Review: The Sixth Extinction

The Sixth Extinction
Amazon
From The Sixth Extinction, by Elizabeth Kolbert:

Open quote 

Very, very occasionally in the distant past, the planet has undergone change so wrenching that the diversity of life has plummeted. Five of these ancient events were catastrophic enough that they're put in their own category: the so-called Big Five. In what seems like a fantastic coincidence, but is probably no coincidence at all, the history of these events is recovered just as people come to realize that they are causing another one."

In a calm, reasoned, tone, Kolbert lays out the case that we are living through a mass extinction on Earth. We should be tearing out hair out, but we are not. Despite the intelligence of our species, humans are such obtuse creatures.



Grade: B-

It's said that the way to boil a live frog is not to put it in a pot of hot water. "If a frog is put suddenly into boiling water, it will jump out, but if the frog is put in tepid water which is then brought to a boil slowly, it will not perceive the danger and will be cooked to death." (Wikipedia) That fable is relevant for two reasons. One, global warming is causing the Earth to be brought to a boil, metaphorically, but at a slow enough rate to keep people from taking action. What makes the fable not just a metaphor is that frogs, or amphibians in general, are already going extinct. As in past tense, not some future threat, but already dead and gone.

Frogs have been around longer than birds, longer than mammals, longer than dinosaurs. Kolbert tells the story of naturalists in Central America who were puzzled that amphibians had disappeared from habitats where they had been so abundant decades before that you couldn't walk through the rain forest without stepping on them. Study revealed that a deadly virus was the cause, a virus that probably was transported around the world by modern air travel or shipping. Globalization brings benefits in trade. It also bring threats to the natural habitat.

Most of us are familiar with the cause of the extinction of the dinosaurs — a meteor impact in Mexico's Yucatan Peninsula 66 million years ago. The exact timeline is still being researched, but that extinction event was sudden by almost any measure. Other extinctions were probably not quite so sudden. The extinction event of 450 million years ago is thought to have been brought about by glaciation. The extinction event of 250 million years ago is thought to have been caused by climate change in the opposite direction — a massive release of carbon into the air resulting in global warming.

You might think that the current mass extinction is somehow the result of climate change as well. You wouldn't be entirely wrong. A close cousin of climate change, ocean acidification, caused by carbon going not into the atmosphere, but into the ocean, is resulting in the deaths of coral reefs and the life that depends on them.

The current extinction event began tens of thousands of years ago, well before humans had begin altering the climate or ocean chemistry. There's a too strong correlation between humans settling the globe and extinction of the mega-fauna in locations as humans moved in. It begins about 40,000 years ago in Australia. It continues 10,000-15,000 years ago in the Americas. It happened more recently, in recorded history, with the moa in New Zealand, the auk on the coasts of the North Atlantic, and the dodo on the island of Mauritius, all hunted to extinction by early explorers and settlers.
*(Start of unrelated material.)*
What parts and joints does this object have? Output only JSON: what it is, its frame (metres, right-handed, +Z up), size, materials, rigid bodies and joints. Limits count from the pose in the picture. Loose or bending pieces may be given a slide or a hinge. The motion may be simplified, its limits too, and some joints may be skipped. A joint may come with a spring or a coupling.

As the case of amphibians shows, it's not just hunting that is causing extinctions. Besides the unwitting spread of viruses, there is also land clearing at fault. You might think that preserving more land in its natural state in parks and wilderness reserves is the solution to extinctions. Kolbert lays out a big problem with that solution. "A species that needs to migrate to keep up with rising temperatures, but is trapped in a forest fragment—even a very large fragment—is a species that isn't likely to make it. One of the defining features of the Anthropocene is that the world is changing in ways that compel species to move, and another is that it's changing in ways that create barriers—roads, clear-cuts, cities—that prevent them from doing so."
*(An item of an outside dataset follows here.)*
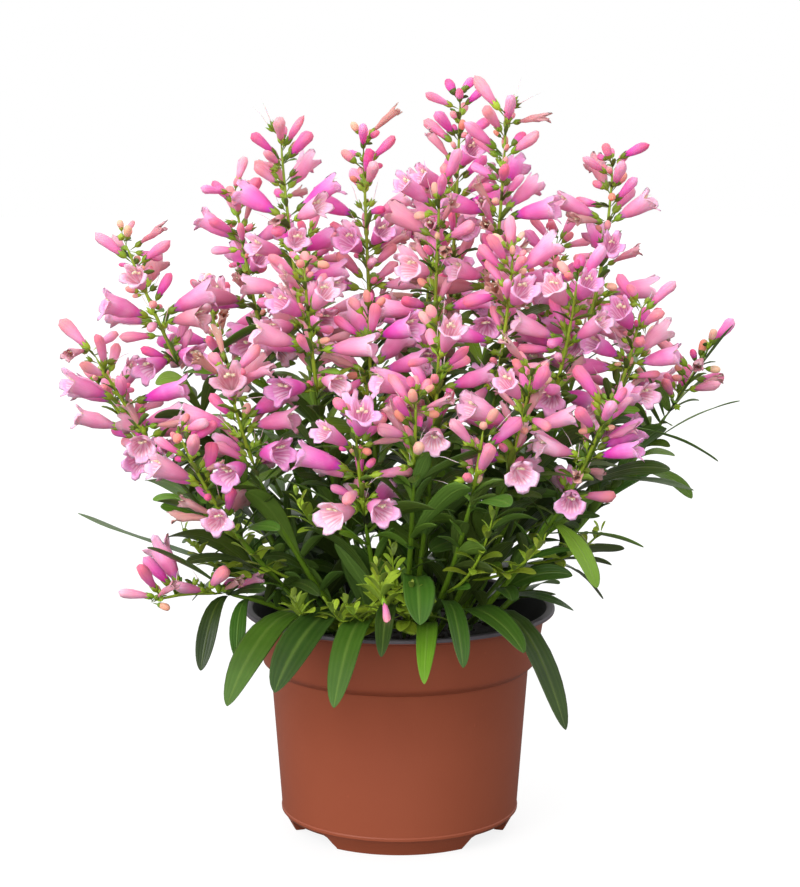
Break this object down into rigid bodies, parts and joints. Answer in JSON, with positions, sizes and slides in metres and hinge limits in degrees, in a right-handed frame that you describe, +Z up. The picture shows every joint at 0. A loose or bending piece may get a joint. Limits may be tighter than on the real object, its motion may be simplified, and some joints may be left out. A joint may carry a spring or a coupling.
{
  "type": "potted flowering perennial",
  "caption": "Bushy garden perennial in a round plastic nursery pot: leafy stems rise from the soil and end in sprays of two-lipped tubular flowers and buds.",
  "frame": {"origin": "centre of the pot's foot on the surface it stands on", "axes": "+Z up, -Y towards the front of the picture"},
  "size_m": [0.3657, 0.2904, 0.4076],
  "materials": {
    "pot_plastic": "satin injection-moulded plastic, terracotta brown outside, dark grey at the lip and inside",
    "soil": "moist dark potting soil with fibres",
    "foliage": "glossy mid to dark green leaves with a pale midrib, yellow-green stems and calyces",
    "petals": "soft satin petals, pink with a violet base and a pale throat, buds tipped with coral"
  },
  "bodies": {
    "root": {"pot": "pot_plastic", "soil": "soil", "leafy_stem_a": "foliage", "leafy_stem_b": "foliage", "leafy_stem_c": "foliage", "leafy_stem_d": "foliage", "leafy_stem_e": "foliage", "leafy_stem_f": "foliage", "leafy_stem_g": "foliage", "leafy_stem_h": "foliage", "leafy_stem_i": "foliage", "leafy_stem_j": "foliage", "leafy_stem_k": "foliage", "leafy_stem_m": "foliage", "leafy_stem_n": "foliage", "leafy_stem_o": "foliage", "leafy_stem_p": "foliage", "leafy_stem_r": "foliage", "leafy_stem_u": "foliage", "leafy_stem_v": "foliage", "leafy_stem_w": "foliage", "leafy_stem_x": "foliage", "leafy_stem_y": "foliage", "leafy_stem_z": "foliage", "leafy_stem_back_1": "foliage", "leafy_stem_back_2": "foliage", "leafy_stem_back_3": "foliage", "leafy_stem_back_4": "foliage", "leafy_stem_back_5": "foliage", "bud_stem_right": "foliage", "bud_stem_low_left": "foliage", "bud_stem_front": "foliage", "bud_stem_front_right": "foliage", "flower_spray_a": "petals", "flower_spray_b": "petals", "flower_spray_c": "petals", "flower_spray_d": "petals", "flower_spray_e": "petals", "flower_spray_f": "petals", "flower_spray_g": "petals", "flower_spray_h": "petals", "flower_spray_i": "petals", "flower_spray_j": "petals", "flower_spray_k": "petals", "flower_spray_m": "petals", "flower_spray_n": "petals", "flower_spray_o": "petals", "flower_spray_p": "petals", "flower_spray_r": "petals", "flower_spray_u": "petals", "flower_spray_v": "petals", "flower_spray_w": "petals", "flower_spray_x": "petals", "flower_spray_y": "petals", "flower_spray_z": "petals", "flower_spray_back_1": "petals", "flower_spray_back_2": "petals", "flower_spray_back_3": "petals", "flower_spray_back_4": "petals", "flower_spray_back_5": "petals"}
  },
  "joints": []
}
Scientists didn't even know about extinction until about 200 years ago, when the number of fossils being dug up and exhibited made it impossible to explain them away as just freak cases of existing species. Now, we are facing a world in which the extinction rate for some classes of life is a hundred thousand times higher than the natural extinction rate two hundred years ago. If that's not enough to lead you to tear your hair out, I don't know what will. There's no good reason to believe that somehow humans will be one of the few species to survive. Even if we do somehow get through a mass extinction, one of our own causing, we won't have many species with us on the other side.